Bien que la majorité des Etats membres de l’Uemoa aient, au cours des cinq dernières années, adoptés des réformes pour faciliter la création d’entreprises, le taux d’unités opérant toujours dans l’informel reste vertigineux. Quelle stratégie faut-il réellement mettre en place pour inverser la tendance ? Dans son rapport « Examen de la Politique d’Investissement (EPI) », la Conférence des nations unies sur le commerce et le développement (Cnuced) propose quelques pistes.
Sylvestre TCHOMAKOU
Facteur important à la croissance économique des Etats, en ce sens qu’elle permet d’éviter la concurrence déloyale, de réduire la fraude et la fuite fiscale et de contribuer à l’animation de la vie économique du pays, la formalisation des entreprises dans la sous-région ouest-africaine, se trouve toujours marginale. Selon une récente étude de la Conférence des nations unies pour le commerce et le développement (Cnuced), intitulée « Examen des politiques d’investissement (EPI) dans l’Uemoa », bien qu’il soit difficile de quantifier avec précision l’informalité, ce sont presque 14 millions d’unités de production informelles (UPI) qui ont été répertoriées dans l’Uemoa.

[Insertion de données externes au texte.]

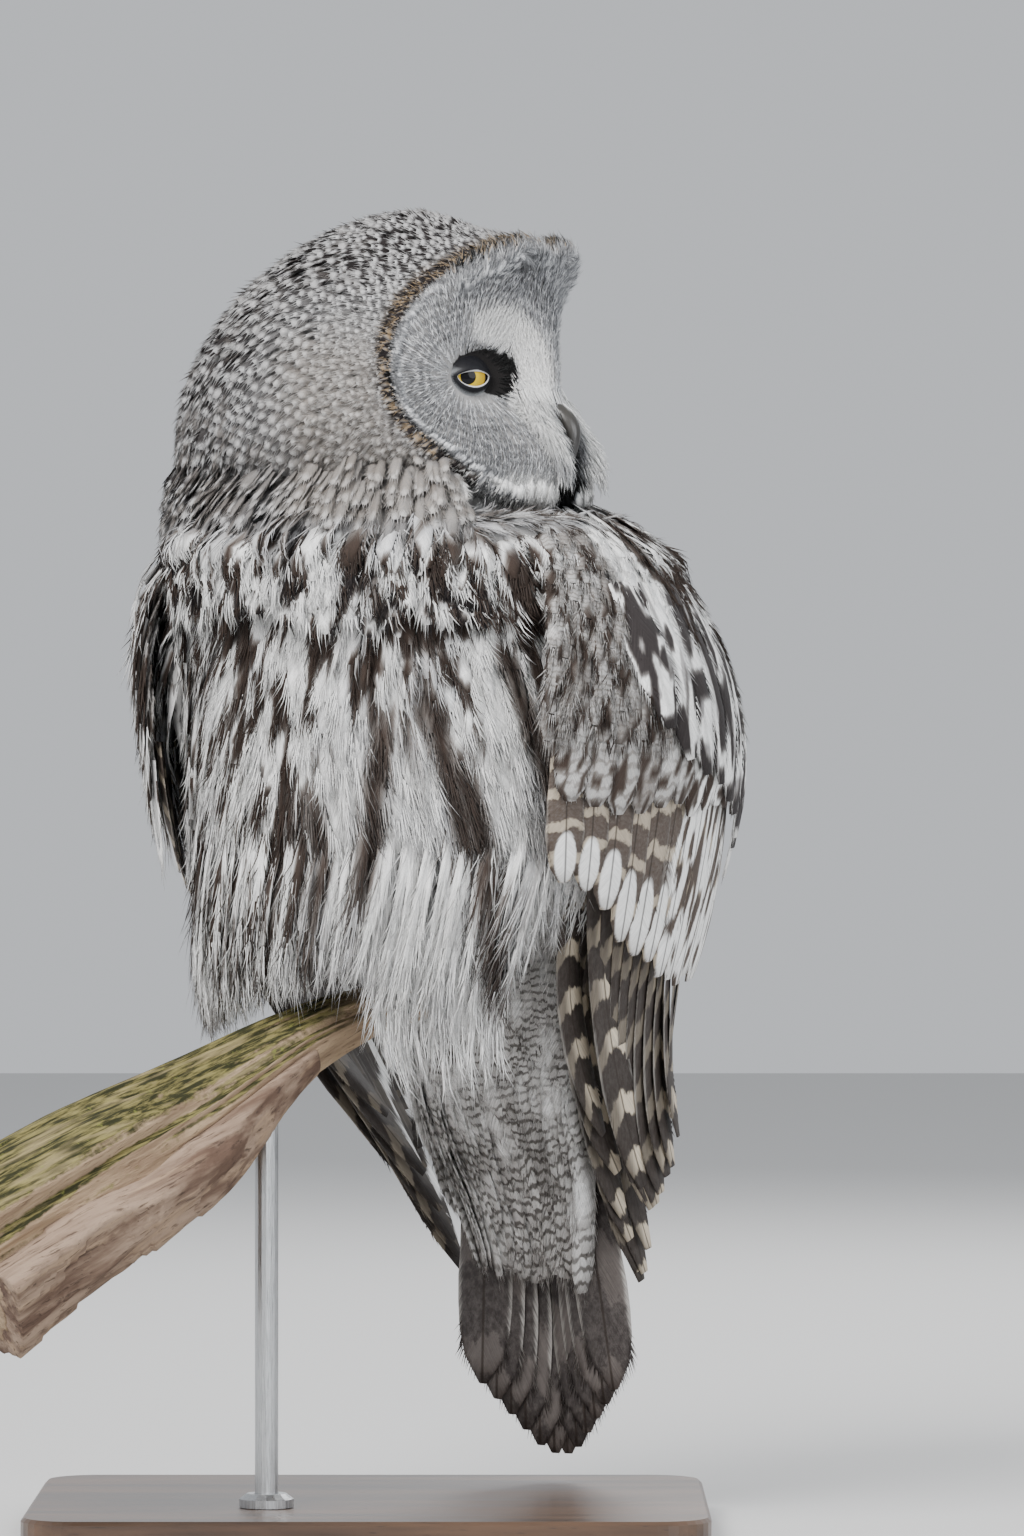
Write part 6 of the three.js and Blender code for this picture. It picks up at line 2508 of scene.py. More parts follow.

Les statistiques obtenues auprès des différents Etats de l’Union se concentrent sur le secteur informel non-agricole. De ces unités, précise le rapport dont les informations s’arrêtent au 30 juin 2023, 96 % ne sont inscrites dans aucun registre. Aussi, parmi celles-ci, plus de 46 % ne savaient pas qu’il fallait s’enregistrer et presque 26 % n’y voyaient aucun intérêt. Des chiffres qui révèlent une difficulté au-delà de la procédure de création d’entreprise en elle-même, soit les unités concernées ne sont pas informées des progrès réalisés ou elles perçoivent que cela ne les concerne pas. Ce qui n’est pas sans conséquences « pour l’Etat en termes de fiscalité, pour le secteur privé formel en termes de concurrence, et pour les UPI (Unités de Production Informelle) elles-mêmes car l’informalité limite leurs opportunités de croissance et de partenariats. De plus, en opérant seulement dans le secteur informel, les individus ne peuvent bénéficier de droits sociaux, tels que l’assurance santé ».
Des recommandations…
Pour l’organe des Nations unies, en plus des réformes pour faciliter la création d’entreprises dans les Etats membres (en témoignent l’existence unanime de guichets uniques et de portails d’informations), de nouvelles stratégies méritent d’être mises en place. Notant qu’en dépit des avancées significatives, les procédures restent parfois concentrées dans les capitales et l’accès à l’information est, dans certains cas, difficile, le rapport invite les Etats à plus de campagnes d’information à l’endroit des cibles, car, l’informalité est un défi majeur, qui freine la croissance et la compétitivité des Etats membres de l’Uemoa. Pour relever donc le défi, l’étude fait plusieurs recommandations aux Etats membres de l’Union. Il s’agit entre autres : d’améliorer l’accès à l’information sur les sites web, notamment en les maintenant à jour, et relancer la plateforme en ligne « Investir en Zone Franc »31 ; d’accroitre les mesures de conscientisation des populations sur l’intérêt de l’enregistrement, en particulier dans les zones hors capitales ; d’encourager la formalisation en renforçant les services de création d’entreprises et de promotion de l’entrepreneuriat dans les régions et mettre en place ou renforcer des mécanismes d’accompagnement pour leur survie. Certaine de ce que la digitalisation des procédures permet de rapprocher les services des utilisateurs, la Cnuced exhorte à : poursuivre les efforts de digitalisation, en les finalisant ou en les entamant selon les pays ; initier le projet de moniteur numérique de facilitation de l’investissement ; renforcer les capacités techniques et financières des CGA, et poursuivre leur déploiement. A ces propositions s’ajoute l’adoption, pour les pays qui n’en ont pas, de l’identifiant unique, tout en prenant le soin d’interconnecter les différents services. Misant sur l’aspect technique, l’organe des Nations Unies n’exclut pas l’accompagnement des Etats dans les domaines souhaités et pour la mise en place d’un moniteur numérique de facilitation de l’investissement.